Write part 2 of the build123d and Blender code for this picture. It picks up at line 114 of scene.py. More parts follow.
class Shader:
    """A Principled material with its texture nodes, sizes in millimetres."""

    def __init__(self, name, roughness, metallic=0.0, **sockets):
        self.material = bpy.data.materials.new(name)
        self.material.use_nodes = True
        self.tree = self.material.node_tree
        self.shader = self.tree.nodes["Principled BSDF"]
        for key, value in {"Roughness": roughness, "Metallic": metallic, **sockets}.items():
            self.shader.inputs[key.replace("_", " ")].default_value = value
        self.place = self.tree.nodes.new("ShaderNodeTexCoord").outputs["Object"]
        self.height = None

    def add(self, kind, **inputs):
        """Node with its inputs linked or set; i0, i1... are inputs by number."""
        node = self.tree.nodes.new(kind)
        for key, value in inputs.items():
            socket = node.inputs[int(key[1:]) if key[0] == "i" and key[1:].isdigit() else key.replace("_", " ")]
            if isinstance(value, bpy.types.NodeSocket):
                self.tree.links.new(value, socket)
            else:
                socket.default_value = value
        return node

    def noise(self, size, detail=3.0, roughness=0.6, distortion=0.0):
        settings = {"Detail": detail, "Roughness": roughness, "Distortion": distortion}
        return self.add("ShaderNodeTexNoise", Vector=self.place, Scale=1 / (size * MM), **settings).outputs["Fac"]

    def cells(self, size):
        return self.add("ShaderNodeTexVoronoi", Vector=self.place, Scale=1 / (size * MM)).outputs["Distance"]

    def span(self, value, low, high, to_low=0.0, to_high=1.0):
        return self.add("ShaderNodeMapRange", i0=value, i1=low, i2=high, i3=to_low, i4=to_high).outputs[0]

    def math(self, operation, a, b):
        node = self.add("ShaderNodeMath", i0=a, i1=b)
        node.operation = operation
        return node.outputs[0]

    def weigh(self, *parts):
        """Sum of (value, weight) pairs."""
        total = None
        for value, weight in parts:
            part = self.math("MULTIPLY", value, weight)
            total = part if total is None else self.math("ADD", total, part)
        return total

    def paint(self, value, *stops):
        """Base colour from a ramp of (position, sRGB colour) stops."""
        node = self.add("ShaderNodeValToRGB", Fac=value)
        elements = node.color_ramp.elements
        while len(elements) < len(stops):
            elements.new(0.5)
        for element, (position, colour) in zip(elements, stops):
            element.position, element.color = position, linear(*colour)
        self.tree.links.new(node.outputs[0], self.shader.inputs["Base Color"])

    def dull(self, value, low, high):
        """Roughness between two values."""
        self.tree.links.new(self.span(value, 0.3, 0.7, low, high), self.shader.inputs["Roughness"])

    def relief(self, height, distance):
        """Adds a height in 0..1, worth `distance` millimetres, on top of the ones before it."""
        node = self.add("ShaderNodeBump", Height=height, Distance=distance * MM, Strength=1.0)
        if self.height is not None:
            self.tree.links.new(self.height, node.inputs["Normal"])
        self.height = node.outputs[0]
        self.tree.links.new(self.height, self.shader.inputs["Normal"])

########

Problem description: Emit the full listing verbatim.

The output:
Write part 2 of the build123d and Blender code for this picture. It picks up at line 114 of scene.py. More parts follow.
class Shader:
    """A Principled material with its texture nodes, sizes in millimetres."""

    def __init__(self, name, roughness, metallic=0.0, **sockets):
        self.material = bpy.data.materials.new(name)
        self.material.use_nodes = True
        self.tree = self.material.node_tree
        self.shader = self.tree.nodes["Principled BSDF"]
        for key, value in {"Roughness": roughness, "Metallic": metallic, **sockets}.items():
            self.shader.inputs[key.replace("_", " ")].default_value = value
        self.place = self.tree.nodes.new("ShaderNodeTexCoord").outputs["Object"]
        self.height = None

    def add(self, kind, **inputs):
        """Node with its inputs linked or set; i0, i1... are inputs by number."""
        node = self.tree.nodes.new(kind)
        for key, value in inputs.items():
            socket = node.inputs[int(key[1:]) if key[0] == "i" and key[1:].isdigit() else key.replace("_", " ")]
            if isinstance(value, bpy.types.NodeSocket):
                self.tree.links.new(value, socket)
            else:
                socket.default_value = value
        return node

    def noise(self, size, detail=3.0, roughness=0.6, distortion=0.0):
        settings = {"Detail": detail, "Roughness": roughness, "Distortion": distortion}
        return self.add("ShaderNodeTexNoise", Vector=self.place, Scale=1 / (size * MM), **settings).outputs["Fac"]

    def cells(self, size):
        return self.add("ShaderNodeTexVoronoi", Vector=self.place, Scale=1 / (size * MM)).outputs["Distance"]

    def span(self, value, low, high, to_low=0.0, to_high=1.0):
        return self.add("ShaderNodeMapRange", i0=value, i1=low, i2=high, i3=to_low, i4=to_high).outputs[0]

    def math(self, operation, a, b):
        node = self.add("ShaderNodeMath", i0=a, i1=b)
        node.operation = operation
        return node.outputs[0]

    def weigh(self, *parts):
        """Sum of (value, weight) pairs."""
        total = None
        for value, weight in parts:
            part = self.math("MULTIPLY", value, weight)
            total = part if total is None else self.math("ADD", total, part)
        return total

    def paint(self, value, *stops):
        """Base colour from a ramp of (position, sRGB colour) stops."""
        node = self.add("ShaderNodeValToRGB", Fac=value)
        elements = node.color_ramp.elements
        while len(elements) < len(stops):
            elements.new(0.5)
        for element, (position, colour) in zip(elements, stops):
            element.position, element.color = position, linear(*colour)
        self.tree.links.new(node.outputs[0], self.shader.inputs["Base Color"])

    def dull(self, value, low, high):
        """Roughness between two values."""
        self.tree.links.new(self.span(value, 0.3, 0.7, low, high), self.shader.inputs["Roughness"])

    def relief(self, height, distance):
        """Adds a height in 0..1, worth `distance` millimetres, on top of the ones before it."""
        node = self.add("ShaderNodeBump", Height=height, Distance=distance * MM, Strength=1.0)
        if self.height is not None:
            self.tree.links.new(self.height, node.inputs["Normal"])
        self.height = node.outputs[0]
        self.tree.links.new(self.height, self.shader.inputs["Normal"])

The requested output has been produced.